The bane(s?) of my existence – six years of neck, shoulder, and back pain.

And I have to laugh at this point, because in order to keep things loading smoothly here, on the interwebz, I choose a “medium” picture size, even though I also have a choice of “large,” and “full size.”  Well, we know which is the most accurate, DON’T WE?????

Ok, so my plastic surgeon had me come in this morning for a quick re-cap and pre-op instructions pertaining to outpatient surgery. He also wanted to double check to make sure everything was good before sending the letter to the insurance company. I also told him that I had been nicotine free for six weeks and two days. He said he KNEW I could do it, and that is what he’d told me when I walked out of his office six weeks and two days ago. A pain free existence and a more proportionate body are all the the motivation this lady needs to do the right thing.

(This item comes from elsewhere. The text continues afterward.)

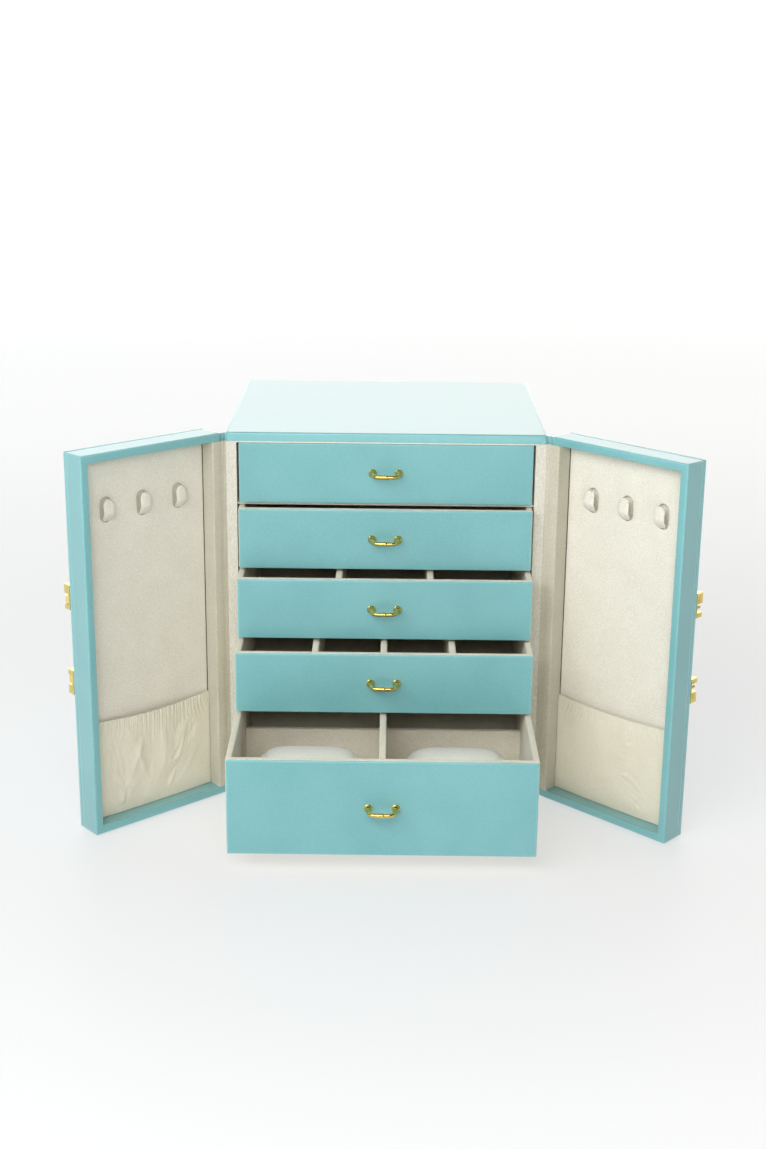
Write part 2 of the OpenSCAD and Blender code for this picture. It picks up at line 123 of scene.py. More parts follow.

Sadly, however, Dr. E. warned me that trying to LOSE weight while quitting would be setting myself up to fail. So the fact that I only gained three pounds is a good thing, the way I see it. Now, I just have until two weeks before surgery to un-ass as much of this winter weight as I can, because I won’t be able to really exercise (read: swim in the pool) for six weeks post op.  The final two weeks pre-op are for eating healthy, well balanced meals, because good nutrition is a very important part in the healing process. I have also told him that if he has to pick between a larger and smaller size to go for the smaller size. Then he tells me that if I lose a lot of weight post-op? They will get smaller… REALLY?  Say no more. 😀

In other news, we had a very special delivery today.

Our back yard is in dire need of top soil in many places, so my sweetie decided to get some…to the tune of twenty ton’s worth.

Don’t know what 20 tons of dirt looks like?  Here:

So between the tractor, Johnny, Tim, and myself…SOMEBODY is going to be busy this next few days. 🙂

Oh, and PS, Men? If you are going to rag on your woman for doing this? (And to be clear, I do NOT refer to 20 tons of top soil in the driveway.) Perhaps you need to re-evaluate your priorities…ESPECIALLY if you have been together more than a year or two.  Does she care for your children? Does she help pay the bills? Hell, does she PAY the bills, balance the checkbook, cook the meals, work a forty or more hour week in or out of the home? Does she make sure your socks are clean, that you make it to your doctor’s appointments? And you love her for all that she does for you, yes?  Then if your woman is going to be healthier and happier for doing an elective surgery to make her more comfortable? Just be glad THAT is what is happening and not some more DEADLY alternative that requires a complete and total removal of her breasts, ok?  Just sayin’.